But I can't help myself. There they are, those comments, right a the end of the articles, and I find myself scrolling onto them again and again and being horrified and outraged (something, no doubt, the newspapers rely on to improve their advertising revenue from page impressions and time-on-page).
This week, with the news that JK Rowling was going to publish an adult novel, the snobs in particular were out in force.

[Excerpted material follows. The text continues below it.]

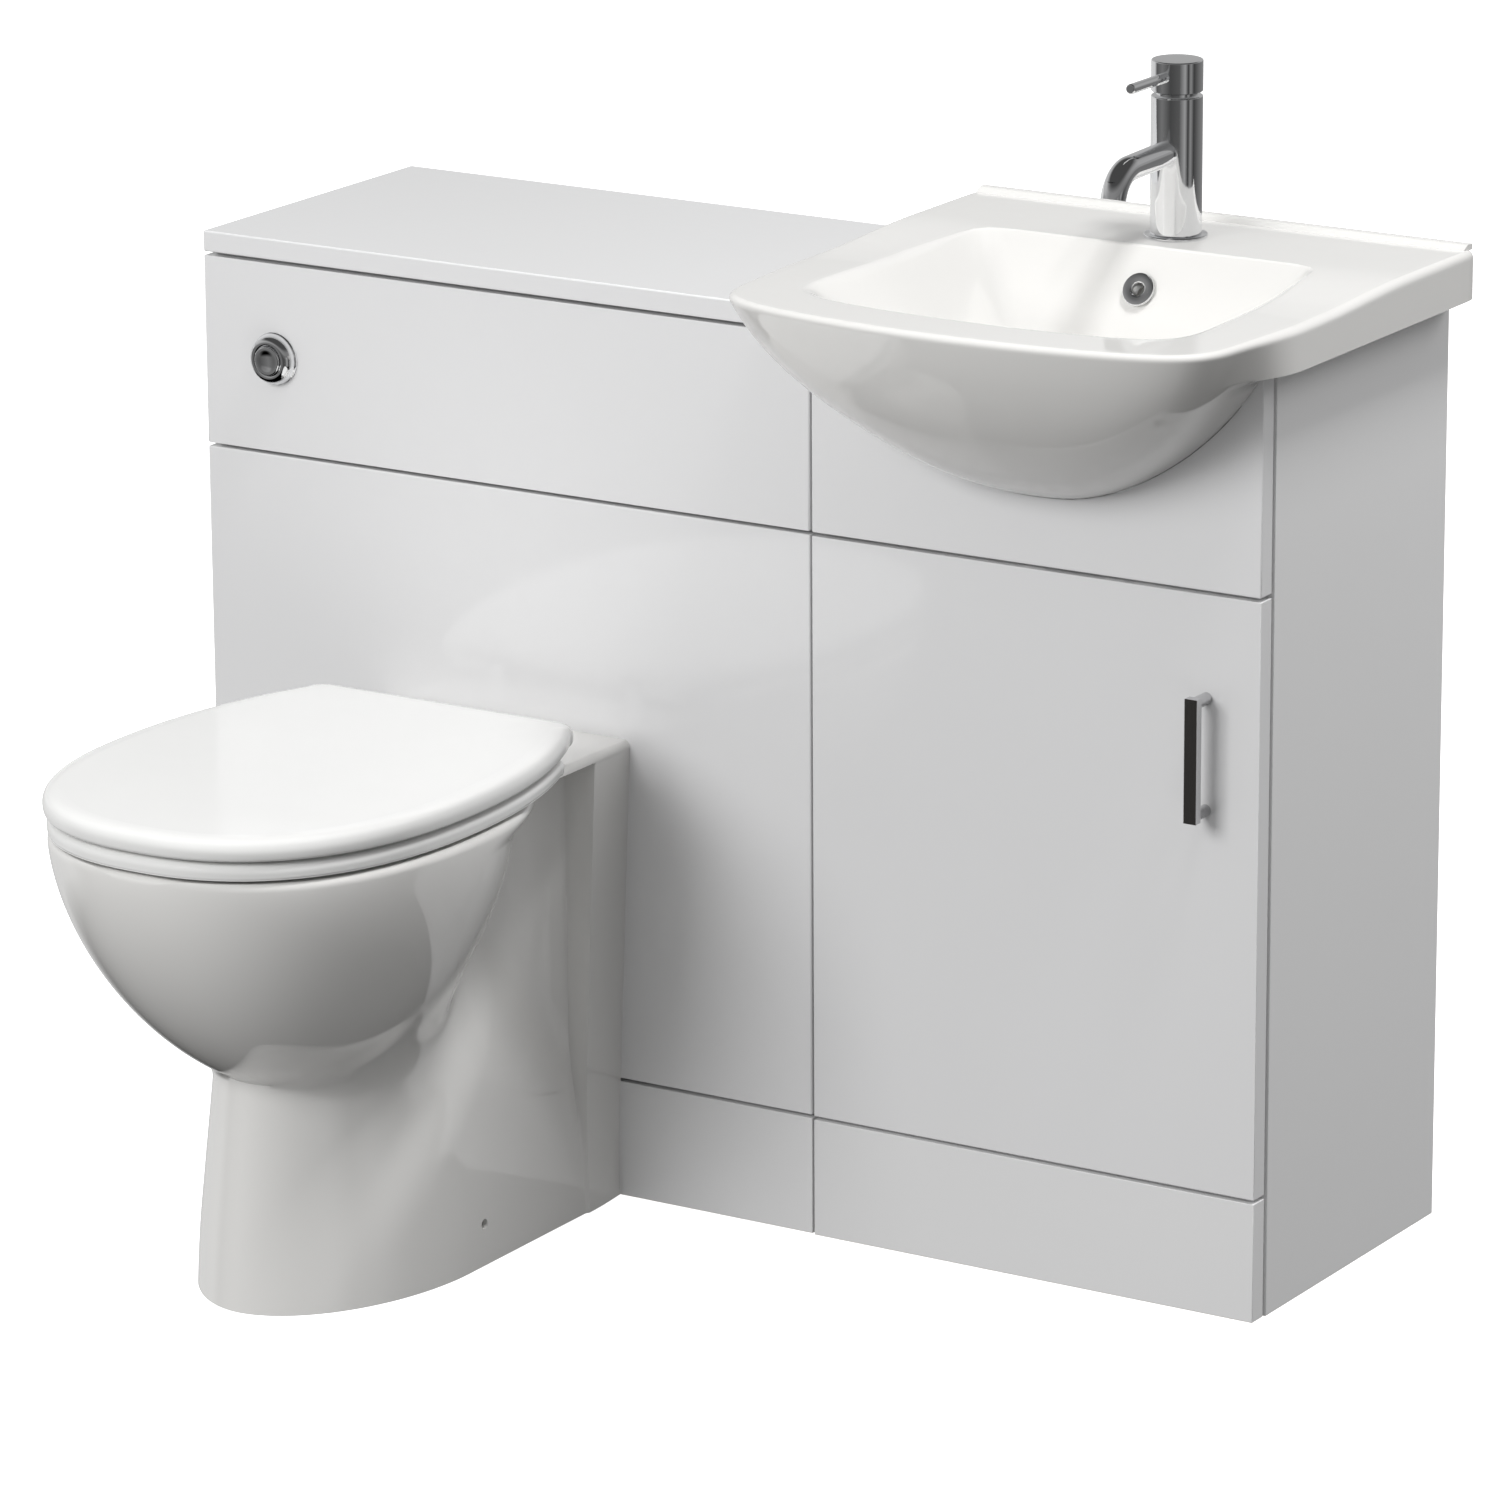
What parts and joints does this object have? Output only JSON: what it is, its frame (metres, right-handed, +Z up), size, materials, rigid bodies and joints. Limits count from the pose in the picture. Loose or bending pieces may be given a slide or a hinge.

There's one particular meme amongst the snobs that keeps recurring. It goes something along the lines of 'Rowling is attempting to write a "proper" book. She might have gotten away with bad writing for children, but she won't manage for adults.'
Leaving aside the ridiculous suggestion that Rowling is a bad writer (she isn't; the fact that she violates certain pre-conceived writing rules merely shows that the 'rules' are too limited), I am going to offer this defence that C.S. Lewis made in response to criticism of The Hobbit:
It must be understood that this is a children's book only in the sense that the first of many readings can be undertaken in the nursery. Alice is read gravely by children and with laughter by grown-ups; The Hobbit, on the other hand, will be funniest to its youngest readers, and only years later, at its tenth or twelfth reading, will they begin to realise what deft scholarship and profound reflection have gone to make everything in it so ripe, so friendly, and in its own way so true.As the parent of a three-year-old, I recognise this in so many children's books. They are for children, of course, but not just for children. Adults can find something quite brilliant in them too. It's not true of all children's books, of course, but it is of many of them, and many of the best. Rowling is a writer like that, just like Tolkien was.
And those who refuse to read and appreciate them because they are 'children's books' are being no more than snobs.